All the right ingredients came together to allow the Pacific to churn out one storm after another. The hyperactivity was likely influenced at least in part by a developing El Niño, the warm waters of which generate thunderstorms that seed the development of tropical cyclones and also provide those storms the fuel they need to strengthen.

The Atlantic hurricane season also finished with an above-average ACE thanks in large part to just three storms. It’s much harder for storms to find the perfect conditions to grow into monsters in the Atlantic Ocean because there are more opportunities for things to go wrong. Tropical cyclones require persistent thunderstorms, warm waters, tropical air, and low wind shear. There’s usually too much—or too little—of at least one of those factors in the Atlantic, which makes it difficult for storms to develop and then sustain themselves at full strength for very long.

Most of the storms we saw in the Atlantic this year were relatively weak and short-lived. A record number of the basin’s storms were subtropical at some point during their lives—a designation for a storm that doesn’t have completely tropical characteristics, but it’s close enough to earn a name and the same treatment from the National Hurricane Center. The seven subtropical storms that formed in the Atlantic this year broke the previous record of five set back in the late 1960s.

Florence and Michael are unfortunate examples of storms breaking through an otherwise dull season. Each of these storms were able to reach their full intensity and turn into tragedies because they found a brief pocket of favorable conditions for strengthening that none of the other storms managed to encounter.

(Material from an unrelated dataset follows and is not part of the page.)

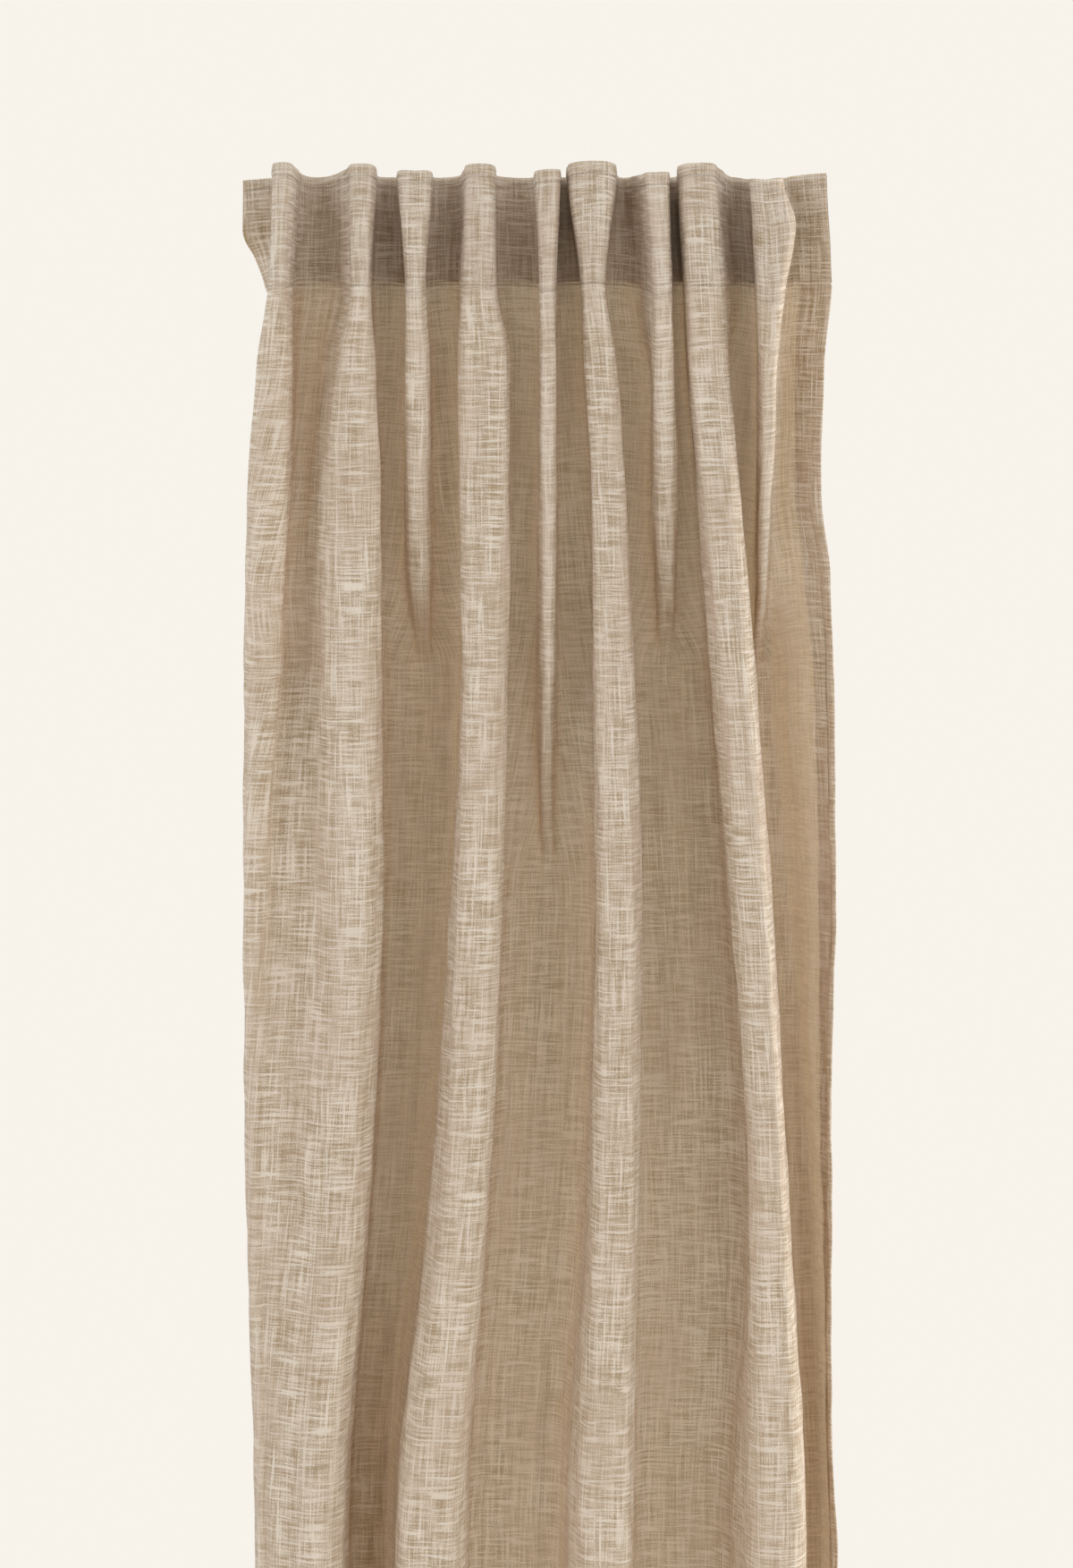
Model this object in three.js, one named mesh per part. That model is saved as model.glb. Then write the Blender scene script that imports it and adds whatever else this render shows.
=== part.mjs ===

Hurricane Florence started out near the Cabo Verde Islands in the last few days of August, and spent the week or so that followed cycling between strong and weak. This revolving allowed it to take an odd track through the central Atlantic and survive several hostile environments before reaching the right combination of warm water, low wind shear, and moist air that allowed it to explode into a monstrous hurricane.

The real story of Florence, of course, was the water instead of the wind. The storm was essentially a repeat of Hurricane Harvey the year before, but over the East Coast instead. The storm got trapped under a ridge of high pressure and, with nothing to push it along, it just sat and dumped copious amounts of rain over the Carolinas.

Hurricane Michael was a far speedier storm. Michael formed in the western Caribbean in early October and moved swiftly over the next couple of days toward the Gulf of Mexico. The system grew from a tropical storm to a borderline category five hurricane in just two days. Anyone who tuned out the news over the weekend prior to the storm’s arrival woke up on Monday to a dire situation.

Michael exploded once it reached the soupy, untouched waters of the Gulf of Mexico, allowing the storm to continue strengthening right up until landfall. If the storm had a few more miles of water before the eye came inland east of Panama City, Florida, it could have reached maximum winds of 160 MPH. It’s still possible that a reanalysis of Michael over the coming months will find that the storm did just that.

The countries that border the Atlantic Ocean have now endured several back-to-back historic hurricane seasons. What could be in store for next year? One potential factor is a developing El Niño in the eastern Pacific Ocean. The warm waters of an El Niño can trigger a chain of events that tempers tropical activity in the Atlantic through increased wind shear. These stronger winds rip the tops off of thunderstorms that try to form, putting a stop to potential seeds for tropical cyclone development. Those effects aren’t always a sure bet, though, and as we saw this year (and so many times before), it only takes one or two storms to turn an unremarkable hurricane season into a historic tragedy.